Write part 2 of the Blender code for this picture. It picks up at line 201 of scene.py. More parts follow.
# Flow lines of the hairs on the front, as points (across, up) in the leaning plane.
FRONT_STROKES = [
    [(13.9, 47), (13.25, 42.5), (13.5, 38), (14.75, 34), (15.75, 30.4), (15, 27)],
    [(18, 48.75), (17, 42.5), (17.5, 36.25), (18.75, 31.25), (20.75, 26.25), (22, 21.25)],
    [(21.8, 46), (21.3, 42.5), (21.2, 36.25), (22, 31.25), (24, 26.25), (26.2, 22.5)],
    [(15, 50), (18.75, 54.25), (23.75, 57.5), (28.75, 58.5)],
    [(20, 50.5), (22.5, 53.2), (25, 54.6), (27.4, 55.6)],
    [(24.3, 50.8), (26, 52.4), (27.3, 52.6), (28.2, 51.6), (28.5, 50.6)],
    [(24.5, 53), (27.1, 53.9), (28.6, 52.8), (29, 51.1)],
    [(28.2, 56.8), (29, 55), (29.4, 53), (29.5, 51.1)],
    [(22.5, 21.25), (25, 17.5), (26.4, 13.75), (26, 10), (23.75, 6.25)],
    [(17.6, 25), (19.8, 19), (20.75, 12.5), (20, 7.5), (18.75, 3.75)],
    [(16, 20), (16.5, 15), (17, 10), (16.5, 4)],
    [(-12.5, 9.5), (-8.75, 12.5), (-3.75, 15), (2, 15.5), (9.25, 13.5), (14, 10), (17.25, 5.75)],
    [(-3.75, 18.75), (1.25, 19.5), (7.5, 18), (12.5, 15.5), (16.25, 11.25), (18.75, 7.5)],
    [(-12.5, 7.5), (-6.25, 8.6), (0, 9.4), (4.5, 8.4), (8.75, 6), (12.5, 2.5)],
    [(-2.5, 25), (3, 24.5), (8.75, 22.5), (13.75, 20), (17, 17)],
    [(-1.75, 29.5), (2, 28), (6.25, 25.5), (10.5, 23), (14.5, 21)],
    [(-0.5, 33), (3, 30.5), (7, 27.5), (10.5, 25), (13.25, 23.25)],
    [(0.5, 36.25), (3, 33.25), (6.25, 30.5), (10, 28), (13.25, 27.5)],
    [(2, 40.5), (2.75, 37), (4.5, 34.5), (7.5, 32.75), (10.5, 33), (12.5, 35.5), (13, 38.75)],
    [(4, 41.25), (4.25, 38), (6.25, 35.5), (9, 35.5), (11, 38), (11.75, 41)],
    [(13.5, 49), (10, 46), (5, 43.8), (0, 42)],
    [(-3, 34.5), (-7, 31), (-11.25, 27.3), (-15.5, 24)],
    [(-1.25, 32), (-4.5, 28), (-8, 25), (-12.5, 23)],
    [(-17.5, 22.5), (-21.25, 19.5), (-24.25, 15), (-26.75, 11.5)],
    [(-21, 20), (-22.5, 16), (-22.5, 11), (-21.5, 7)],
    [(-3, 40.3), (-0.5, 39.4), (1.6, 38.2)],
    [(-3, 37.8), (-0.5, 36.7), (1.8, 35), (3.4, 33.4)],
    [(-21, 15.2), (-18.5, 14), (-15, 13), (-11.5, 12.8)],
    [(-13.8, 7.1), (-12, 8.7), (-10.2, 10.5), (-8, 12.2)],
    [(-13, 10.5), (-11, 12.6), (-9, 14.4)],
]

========

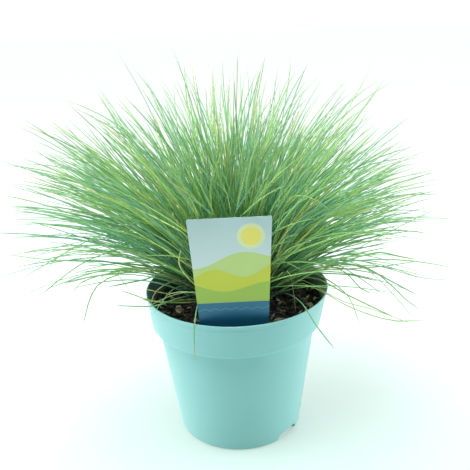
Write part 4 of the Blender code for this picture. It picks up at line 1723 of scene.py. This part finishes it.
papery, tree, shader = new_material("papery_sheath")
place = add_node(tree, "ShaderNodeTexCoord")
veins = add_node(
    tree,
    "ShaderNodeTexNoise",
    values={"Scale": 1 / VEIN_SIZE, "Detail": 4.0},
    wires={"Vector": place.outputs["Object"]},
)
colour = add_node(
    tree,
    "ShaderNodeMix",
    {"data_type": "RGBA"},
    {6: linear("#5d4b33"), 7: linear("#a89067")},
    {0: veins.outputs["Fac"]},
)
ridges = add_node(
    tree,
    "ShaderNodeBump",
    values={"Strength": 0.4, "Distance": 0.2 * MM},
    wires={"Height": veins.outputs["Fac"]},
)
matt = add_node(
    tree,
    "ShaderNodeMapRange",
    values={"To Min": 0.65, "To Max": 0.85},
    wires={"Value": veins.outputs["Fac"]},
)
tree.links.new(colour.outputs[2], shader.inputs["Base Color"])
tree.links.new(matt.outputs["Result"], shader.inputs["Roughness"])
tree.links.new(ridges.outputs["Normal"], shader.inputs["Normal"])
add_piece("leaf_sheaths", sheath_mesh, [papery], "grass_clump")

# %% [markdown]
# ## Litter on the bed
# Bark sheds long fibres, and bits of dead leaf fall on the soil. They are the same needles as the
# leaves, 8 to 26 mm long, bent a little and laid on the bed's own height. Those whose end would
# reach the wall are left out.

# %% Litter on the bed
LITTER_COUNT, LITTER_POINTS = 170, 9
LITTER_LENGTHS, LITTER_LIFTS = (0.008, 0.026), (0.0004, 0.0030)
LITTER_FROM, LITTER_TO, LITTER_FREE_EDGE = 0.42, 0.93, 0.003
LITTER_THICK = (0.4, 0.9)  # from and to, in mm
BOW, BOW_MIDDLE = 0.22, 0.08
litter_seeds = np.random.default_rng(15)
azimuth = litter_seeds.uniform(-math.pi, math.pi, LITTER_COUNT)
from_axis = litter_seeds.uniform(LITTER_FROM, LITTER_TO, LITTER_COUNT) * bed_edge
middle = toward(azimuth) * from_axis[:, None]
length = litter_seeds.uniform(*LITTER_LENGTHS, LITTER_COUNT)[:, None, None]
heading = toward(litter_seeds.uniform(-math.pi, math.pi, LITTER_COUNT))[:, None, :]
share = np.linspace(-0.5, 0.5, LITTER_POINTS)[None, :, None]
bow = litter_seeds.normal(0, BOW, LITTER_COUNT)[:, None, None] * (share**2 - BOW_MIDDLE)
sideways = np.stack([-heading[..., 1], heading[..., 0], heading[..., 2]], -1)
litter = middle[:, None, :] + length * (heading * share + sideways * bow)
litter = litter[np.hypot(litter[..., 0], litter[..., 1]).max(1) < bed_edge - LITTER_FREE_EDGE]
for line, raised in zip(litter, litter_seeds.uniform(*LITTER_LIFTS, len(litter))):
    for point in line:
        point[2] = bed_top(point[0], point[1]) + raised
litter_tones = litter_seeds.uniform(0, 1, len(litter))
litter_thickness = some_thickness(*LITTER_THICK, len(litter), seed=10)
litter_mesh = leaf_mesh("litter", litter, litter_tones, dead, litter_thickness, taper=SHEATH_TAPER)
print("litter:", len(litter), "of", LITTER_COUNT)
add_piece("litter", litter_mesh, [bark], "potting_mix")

========

Look through the listing above. Pick out each line with "part" and copy it.

● **SOLVED PROBLEM**:
Write part 2 of the Blender code for this picture. It picks up at line 201 of scene.py. More parts follow.
Write part 4 of the Blender code for this picture. It picks up at line 1723 of scene.py. This part finishes it.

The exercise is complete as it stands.